(Items)
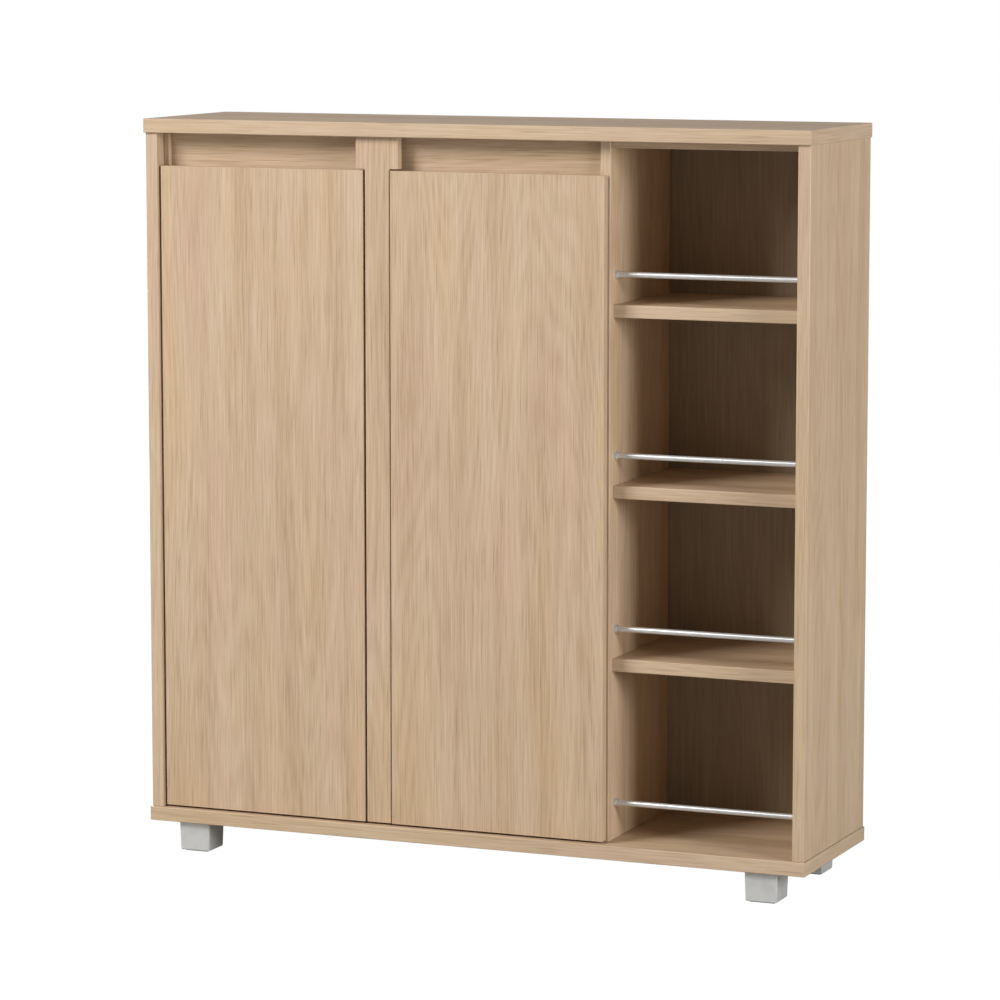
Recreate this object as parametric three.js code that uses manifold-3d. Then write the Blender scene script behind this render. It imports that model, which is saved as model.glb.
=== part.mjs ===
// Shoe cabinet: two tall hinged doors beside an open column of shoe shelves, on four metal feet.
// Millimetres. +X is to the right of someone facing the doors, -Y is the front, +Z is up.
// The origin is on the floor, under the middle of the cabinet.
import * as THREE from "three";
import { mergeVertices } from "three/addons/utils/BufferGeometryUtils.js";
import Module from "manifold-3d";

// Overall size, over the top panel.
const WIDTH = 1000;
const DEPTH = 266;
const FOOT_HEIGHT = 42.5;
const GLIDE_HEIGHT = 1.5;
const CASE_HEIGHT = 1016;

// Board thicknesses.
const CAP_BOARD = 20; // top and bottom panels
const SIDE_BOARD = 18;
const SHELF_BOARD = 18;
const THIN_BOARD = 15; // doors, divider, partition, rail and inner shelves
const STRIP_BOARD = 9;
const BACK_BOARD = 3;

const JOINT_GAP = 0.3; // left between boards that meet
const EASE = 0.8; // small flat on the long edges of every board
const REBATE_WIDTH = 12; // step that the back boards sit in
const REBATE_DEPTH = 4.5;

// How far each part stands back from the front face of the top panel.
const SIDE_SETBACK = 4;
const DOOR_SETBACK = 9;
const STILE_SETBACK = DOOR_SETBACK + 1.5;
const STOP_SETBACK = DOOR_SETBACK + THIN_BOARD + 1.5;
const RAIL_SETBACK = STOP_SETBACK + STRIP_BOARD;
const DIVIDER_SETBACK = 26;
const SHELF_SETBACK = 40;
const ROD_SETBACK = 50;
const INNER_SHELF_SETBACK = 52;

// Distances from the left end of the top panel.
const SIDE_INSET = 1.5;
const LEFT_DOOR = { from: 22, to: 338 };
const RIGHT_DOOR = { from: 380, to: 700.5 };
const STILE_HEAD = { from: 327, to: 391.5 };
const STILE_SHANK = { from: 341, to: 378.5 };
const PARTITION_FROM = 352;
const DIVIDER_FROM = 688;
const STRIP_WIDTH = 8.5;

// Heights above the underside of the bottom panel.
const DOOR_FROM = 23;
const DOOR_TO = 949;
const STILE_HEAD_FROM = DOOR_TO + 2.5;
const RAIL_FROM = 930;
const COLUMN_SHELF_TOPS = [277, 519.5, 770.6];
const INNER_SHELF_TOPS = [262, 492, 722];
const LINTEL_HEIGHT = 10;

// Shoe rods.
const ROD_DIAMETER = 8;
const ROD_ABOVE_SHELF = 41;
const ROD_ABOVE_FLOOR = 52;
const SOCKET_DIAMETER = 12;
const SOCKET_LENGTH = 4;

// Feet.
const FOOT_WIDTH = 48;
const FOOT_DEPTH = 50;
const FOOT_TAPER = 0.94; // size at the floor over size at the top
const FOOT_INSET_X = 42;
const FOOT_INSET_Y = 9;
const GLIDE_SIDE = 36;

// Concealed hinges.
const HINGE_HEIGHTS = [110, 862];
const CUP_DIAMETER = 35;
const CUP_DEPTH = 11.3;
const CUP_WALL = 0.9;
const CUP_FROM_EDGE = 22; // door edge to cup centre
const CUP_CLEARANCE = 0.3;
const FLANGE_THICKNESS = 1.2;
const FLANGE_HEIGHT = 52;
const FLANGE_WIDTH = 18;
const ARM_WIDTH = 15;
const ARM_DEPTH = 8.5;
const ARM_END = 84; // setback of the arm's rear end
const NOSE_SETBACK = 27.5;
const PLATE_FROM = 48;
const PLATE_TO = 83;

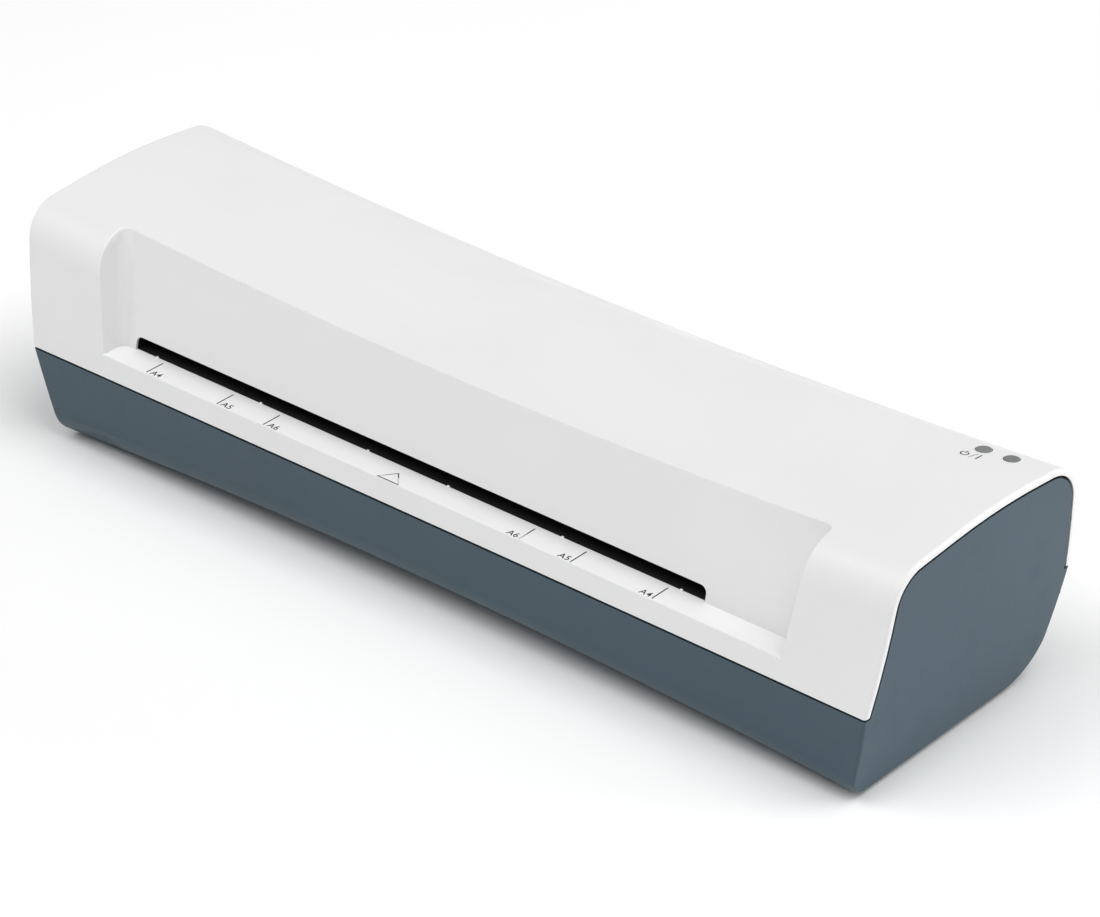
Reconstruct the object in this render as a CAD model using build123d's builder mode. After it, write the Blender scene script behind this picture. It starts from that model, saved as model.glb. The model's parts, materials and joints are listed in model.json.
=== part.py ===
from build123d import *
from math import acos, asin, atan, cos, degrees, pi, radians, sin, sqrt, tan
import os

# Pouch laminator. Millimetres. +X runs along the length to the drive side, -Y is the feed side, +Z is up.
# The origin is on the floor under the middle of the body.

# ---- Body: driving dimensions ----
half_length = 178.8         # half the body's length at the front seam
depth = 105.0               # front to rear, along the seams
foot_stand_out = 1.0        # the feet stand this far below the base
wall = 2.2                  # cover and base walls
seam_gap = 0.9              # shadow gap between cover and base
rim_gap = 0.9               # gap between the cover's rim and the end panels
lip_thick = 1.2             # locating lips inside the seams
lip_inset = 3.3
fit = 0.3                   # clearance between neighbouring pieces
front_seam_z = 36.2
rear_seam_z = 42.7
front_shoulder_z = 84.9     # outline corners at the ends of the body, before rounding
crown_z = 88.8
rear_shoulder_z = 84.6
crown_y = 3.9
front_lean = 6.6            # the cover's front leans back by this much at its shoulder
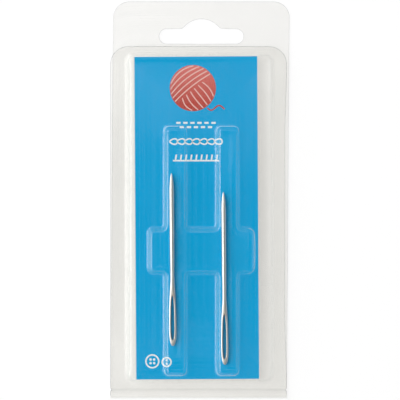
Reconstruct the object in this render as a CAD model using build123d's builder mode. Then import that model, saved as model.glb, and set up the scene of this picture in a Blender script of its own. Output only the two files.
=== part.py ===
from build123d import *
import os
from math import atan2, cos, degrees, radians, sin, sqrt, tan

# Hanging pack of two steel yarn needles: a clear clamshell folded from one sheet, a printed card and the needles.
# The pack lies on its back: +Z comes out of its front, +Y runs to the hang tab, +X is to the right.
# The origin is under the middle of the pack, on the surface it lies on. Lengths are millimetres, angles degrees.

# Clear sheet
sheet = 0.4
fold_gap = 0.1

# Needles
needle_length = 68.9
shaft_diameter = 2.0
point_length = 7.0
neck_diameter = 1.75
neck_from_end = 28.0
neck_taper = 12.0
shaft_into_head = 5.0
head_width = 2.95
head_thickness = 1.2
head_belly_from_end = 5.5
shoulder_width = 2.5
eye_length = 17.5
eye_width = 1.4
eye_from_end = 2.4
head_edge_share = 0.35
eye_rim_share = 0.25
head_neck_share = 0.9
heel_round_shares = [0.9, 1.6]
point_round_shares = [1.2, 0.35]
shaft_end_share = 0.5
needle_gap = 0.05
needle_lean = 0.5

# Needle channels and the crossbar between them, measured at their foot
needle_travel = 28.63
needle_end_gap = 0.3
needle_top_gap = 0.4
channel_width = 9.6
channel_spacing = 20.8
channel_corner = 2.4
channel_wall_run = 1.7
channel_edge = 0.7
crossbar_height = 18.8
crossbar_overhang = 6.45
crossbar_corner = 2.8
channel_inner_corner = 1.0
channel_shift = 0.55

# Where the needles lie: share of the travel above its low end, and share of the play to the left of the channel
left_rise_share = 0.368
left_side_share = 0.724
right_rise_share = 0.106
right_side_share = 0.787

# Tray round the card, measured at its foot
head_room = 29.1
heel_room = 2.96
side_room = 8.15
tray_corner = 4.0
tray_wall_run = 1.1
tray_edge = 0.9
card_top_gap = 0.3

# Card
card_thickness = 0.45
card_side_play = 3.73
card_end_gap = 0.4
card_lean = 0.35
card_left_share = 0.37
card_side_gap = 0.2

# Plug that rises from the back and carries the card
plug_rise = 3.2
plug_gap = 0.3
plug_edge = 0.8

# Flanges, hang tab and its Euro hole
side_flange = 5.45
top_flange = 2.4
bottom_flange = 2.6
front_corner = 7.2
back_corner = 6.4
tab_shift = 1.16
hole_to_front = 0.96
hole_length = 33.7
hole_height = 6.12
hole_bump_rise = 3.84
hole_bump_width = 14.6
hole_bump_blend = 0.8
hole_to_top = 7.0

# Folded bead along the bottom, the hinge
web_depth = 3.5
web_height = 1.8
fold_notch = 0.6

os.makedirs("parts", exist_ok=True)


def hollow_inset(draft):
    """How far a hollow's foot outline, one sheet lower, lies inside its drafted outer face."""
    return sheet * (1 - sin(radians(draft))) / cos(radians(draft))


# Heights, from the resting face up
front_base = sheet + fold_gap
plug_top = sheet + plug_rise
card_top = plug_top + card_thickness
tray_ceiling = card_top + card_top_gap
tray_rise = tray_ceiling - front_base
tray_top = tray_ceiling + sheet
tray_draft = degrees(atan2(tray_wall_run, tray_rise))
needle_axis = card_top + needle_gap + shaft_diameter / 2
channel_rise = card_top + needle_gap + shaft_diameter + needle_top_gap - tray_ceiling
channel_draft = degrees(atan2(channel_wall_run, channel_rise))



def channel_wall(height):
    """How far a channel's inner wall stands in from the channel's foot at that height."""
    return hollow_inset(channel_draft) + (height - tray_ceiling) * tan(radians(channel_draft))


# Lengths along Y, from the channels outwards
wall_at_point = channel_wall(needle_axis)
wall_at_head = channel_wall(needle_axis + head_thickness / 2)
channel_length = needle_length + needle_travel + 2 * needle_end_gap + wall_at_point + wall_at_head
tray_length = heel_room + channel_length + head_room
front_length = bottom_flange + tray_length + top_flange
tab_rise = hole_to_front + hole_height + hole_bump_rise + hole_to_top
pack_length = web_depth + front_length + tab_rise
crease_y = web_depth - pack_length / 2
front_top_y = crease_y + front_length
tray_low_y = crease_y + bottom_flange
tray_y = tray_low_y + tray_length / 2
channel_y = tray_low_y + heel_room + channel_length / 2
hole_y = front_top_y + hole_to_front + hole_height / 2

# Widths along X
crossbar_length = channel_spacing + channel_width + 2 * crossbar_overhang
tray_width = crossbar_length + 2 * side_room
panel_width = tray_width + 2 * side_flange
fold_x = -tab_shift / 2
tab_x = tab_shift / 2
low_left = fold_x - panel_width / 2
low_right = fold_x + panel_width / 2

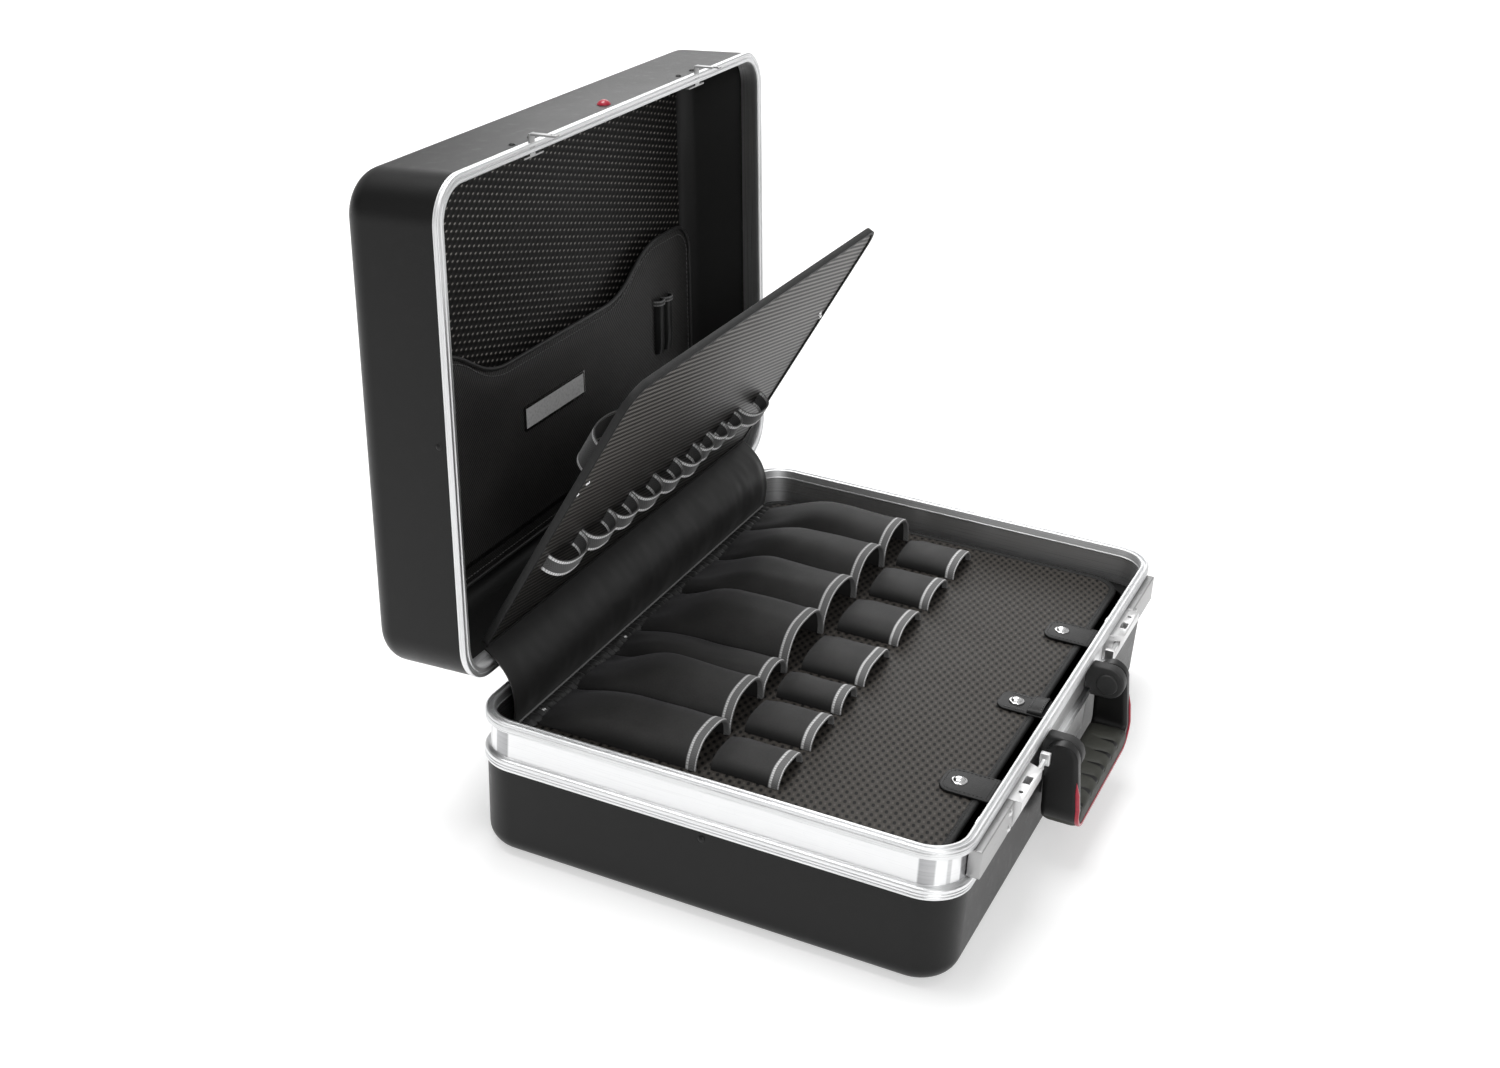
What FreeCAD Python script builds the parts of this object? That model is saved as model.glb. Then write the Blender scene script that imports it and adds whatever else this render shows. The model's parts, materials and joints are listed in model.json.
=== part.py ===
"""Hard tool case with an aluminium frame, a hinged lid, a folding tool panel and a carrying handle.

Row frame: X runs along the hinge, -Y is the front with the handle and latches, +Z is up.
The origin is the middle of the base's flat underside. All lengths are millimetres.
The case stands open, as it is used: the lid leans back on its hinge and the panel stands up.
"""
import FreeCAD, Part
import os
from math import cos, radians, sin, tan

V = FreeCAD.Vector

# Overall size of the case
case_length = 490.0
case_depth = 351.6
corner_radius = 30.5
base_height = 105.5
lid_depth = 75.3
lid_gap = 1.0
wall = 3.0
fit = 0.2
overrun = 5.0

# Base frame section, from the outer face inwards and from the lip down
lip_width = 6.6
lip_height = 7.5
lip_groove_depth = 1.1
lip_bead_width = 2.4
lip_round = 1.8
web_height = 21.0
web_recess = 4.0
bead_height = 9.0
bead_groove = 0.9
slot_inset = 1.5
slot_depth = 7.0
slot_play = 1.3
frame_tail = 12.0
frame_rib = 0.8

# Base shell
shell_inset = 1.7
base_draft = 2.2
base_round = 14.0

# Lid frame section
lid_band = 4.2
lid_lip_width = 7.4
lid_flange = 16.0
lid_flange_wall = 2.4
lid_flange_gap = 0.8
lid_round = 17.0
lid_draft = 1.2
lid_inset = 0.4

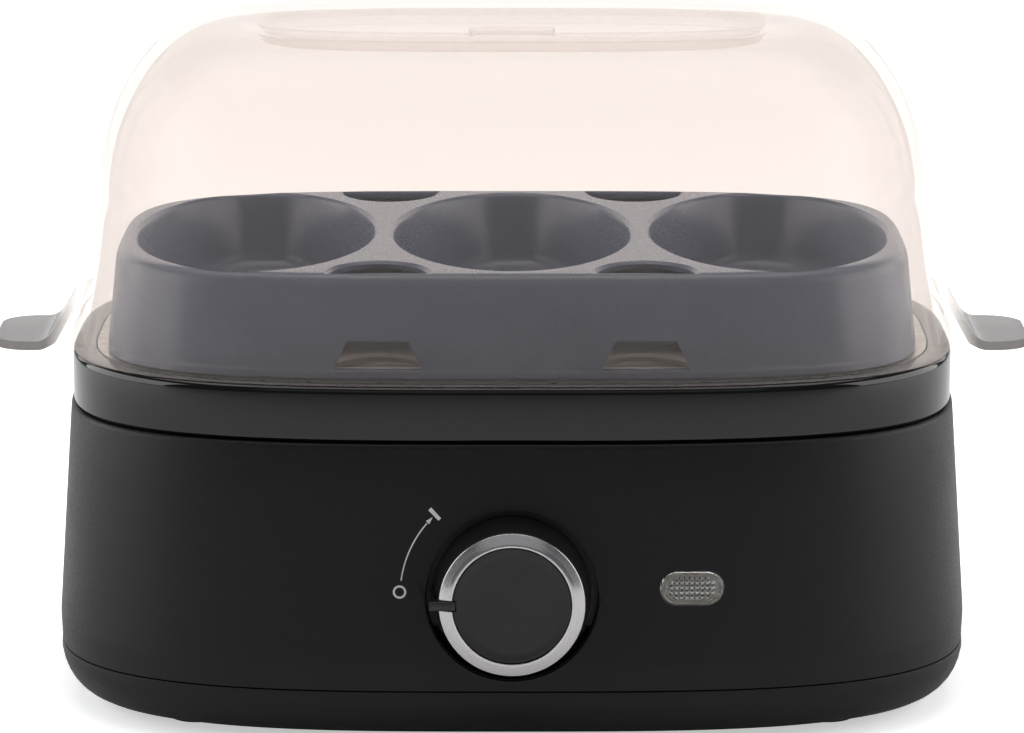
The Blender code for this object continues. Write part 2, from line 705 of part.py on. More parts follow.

(Task goal)
Write out, unaltered, the lines from the opening of the listing through the line that includes "const BACK_BOARD = 3;".

(Correct response)
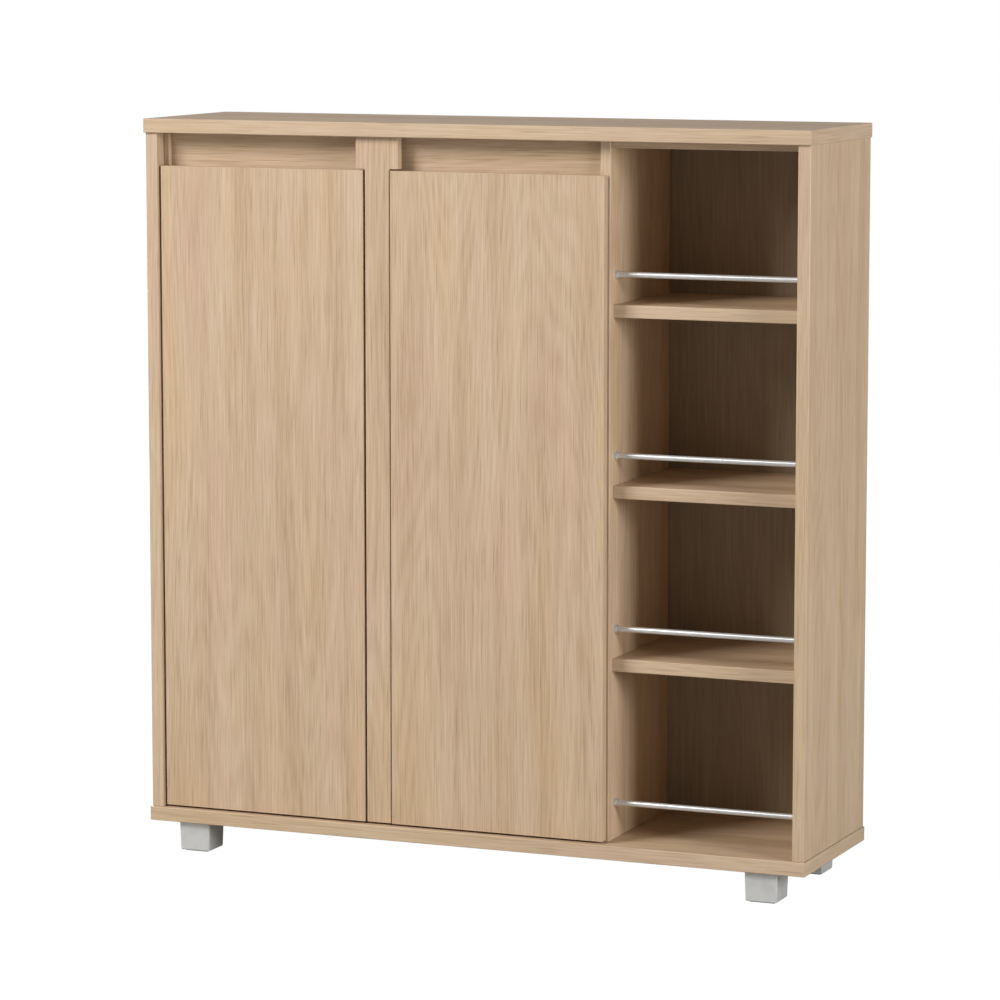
Recreate this object as parametric three.js code that uses manifold-3d. Then write the Blender scene script behind this render. It imports that model, which is saved as model.glb.
=== part.mjs ===
// Shoe cabinet: two tall hinged doors beside an open column of shoe shelves, on four metal feet.
// Millimetres. +X is to the right of someone facing the doors, -Y is the front, +Z is up.
// The origin is on the floor, under the middle of the cabinet.
import * as THREE from "three";
import { mergeVertices } from "three/addons/utils/BufferGeometryUtils.js";
import Module from "manifold-3d";

// Overall size, over the top panel.
const WIDTH = 1000;
const DEPTH = 266;
const FOOT_HEIGHT = 42.5;
const GLIDE_HEIGHT = 1.5;
const CASE_HEIGHT = 1016;

// Board thicknesses.
const CAP_BOARD = 20; // top and bottom panels
const SIDE_BOARD = 18;
const SHELF_BOARD = 18;
const THIN_BOARD = 15; // doors, divider, partition, rail and inner shelves
const STRIP_BOARD = 9;
const BACK_BOARD = 3;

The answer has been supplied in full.